4. Sempre que pode, Gouveia e Melo faz subir o periscópio e sinaliza-se como um eventual candidato a Belém. Voltou a fazê-lo há dias em entrevista à RTP. O pretexto é sempre dizer que nada pode dizer enquanto não for livre para dizer se é ou não concorrente, ou seja, enquanto for militar no ativo. Depois disso, poderá dispor da sua vida e da sua liberdade política plena. A condição militar implica não se meter publicamente na política. Gouveia e Melo pode ainda ser reconduzido uma vez, antes de se retirar. Se o governo o convidar para ficar, pode ser uma manobra para evitar um candidato incómodo. Se ele recusar, é possível que seja um sinal de que vai avançar e que, afinal, o tal super navio que ele anda a congeminar não é a sua grande missão. Gouveia e Melo tem muitos adeptos por ter sido o homem que vacinou Portugal contra a Covid. Além disso, tem boa pinta. Em contrapartida é Almirante. Já tivemos um em Belém e foi o que se sabe.
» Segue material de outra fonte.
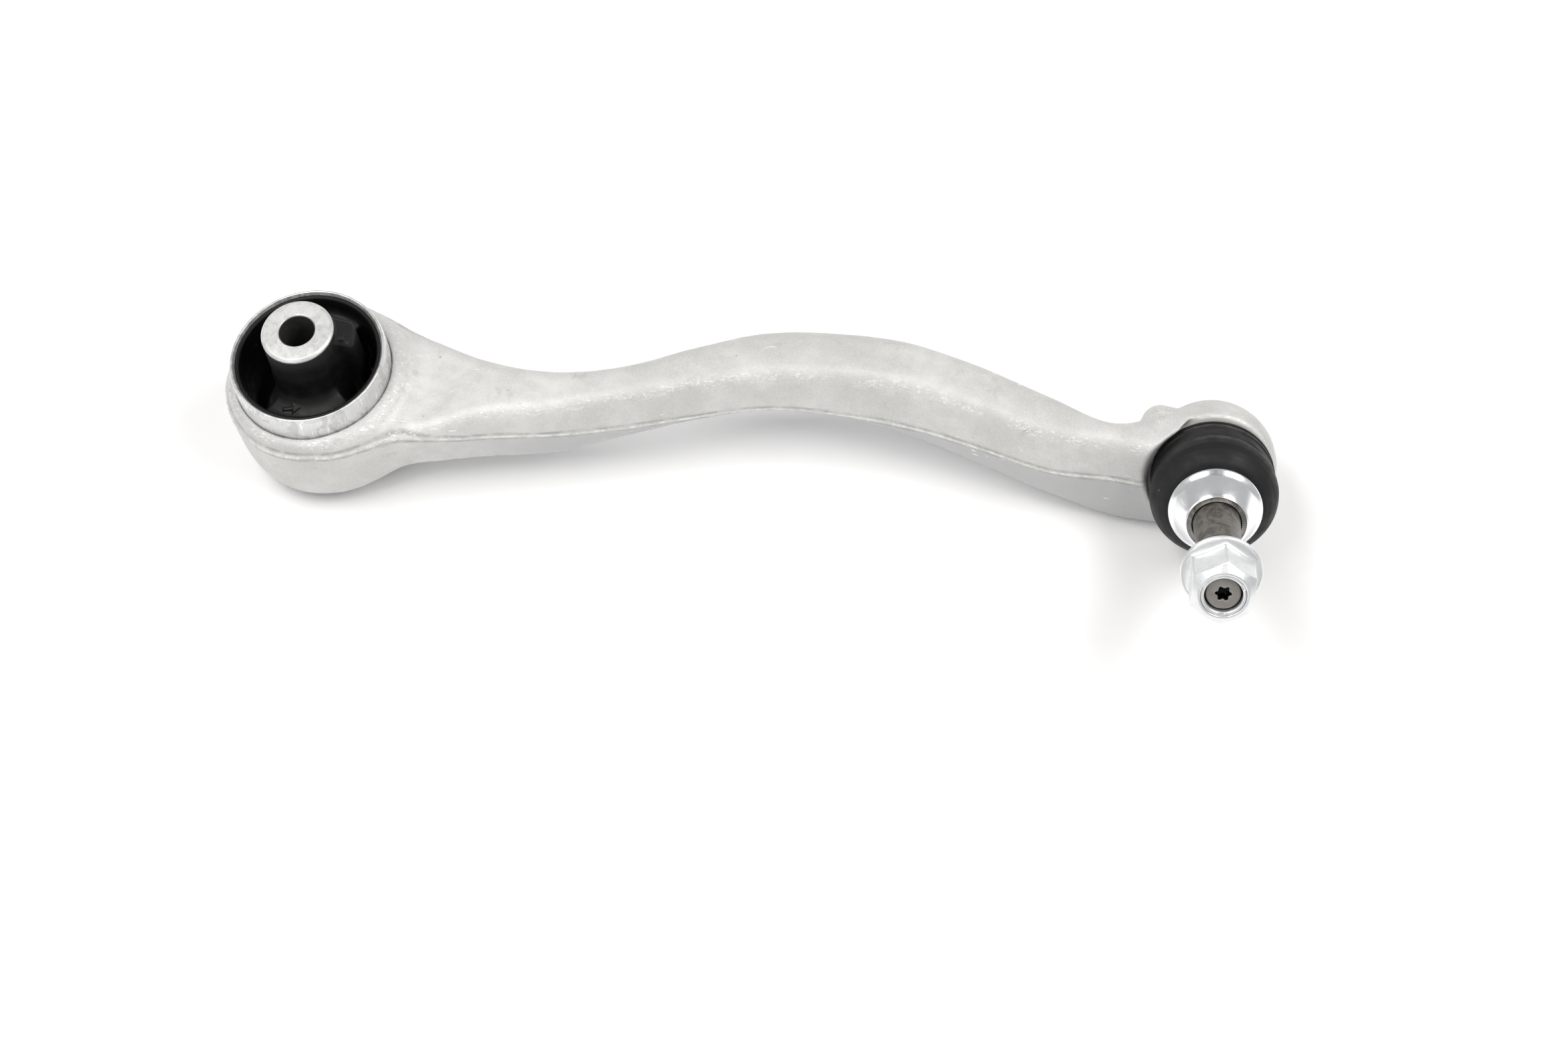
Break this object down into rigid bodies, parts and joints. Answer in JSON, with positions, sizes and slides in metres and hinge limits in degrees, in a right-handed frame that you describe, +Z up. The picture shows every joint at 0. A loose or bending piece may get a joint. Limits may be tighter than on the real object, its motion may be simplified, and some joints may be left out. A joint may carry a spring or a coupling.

5. O debate que na noite desta terça-feira vai opor Kamala Harris e Donald Trump é decisivo para as aspirações da atual vice-presidente de suceder a Biden. Um passo em falso pode-lhe ser fatal. É ela que está à prova, depois do colapso de Biden perante um Trump que não deverá deixar o seu registo ofensivo, fanfarrão, mentiroso, mas altamente eficaz.
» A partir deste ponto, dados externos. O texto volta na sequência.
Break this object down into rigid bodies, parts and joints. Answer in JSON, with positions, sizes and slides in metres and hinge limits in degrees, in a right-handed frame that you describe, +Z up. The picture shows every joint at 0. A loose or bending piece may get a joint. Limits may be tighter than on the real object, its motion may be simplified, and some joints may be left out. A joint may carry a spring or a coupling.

6. Com o assentimento de Marine Le Pen, um dos raros sobreviventes do Gaulismo foi indicado primeiro-ministro por um moribundo Macron. Michel Barnier foi comissário europeu e negociou o brexit, impondo condições duras a Londres, sem cortar pontes. A esquerda populista considera duvidosa a democraticidade da escolha. É provável que Barnier não aguente muito tempo e que Macron se confronte com múltiplas crises políticas imediatas e até com tumultos. Mesmo assim, reconheça-se que Barnier é a síntese possível.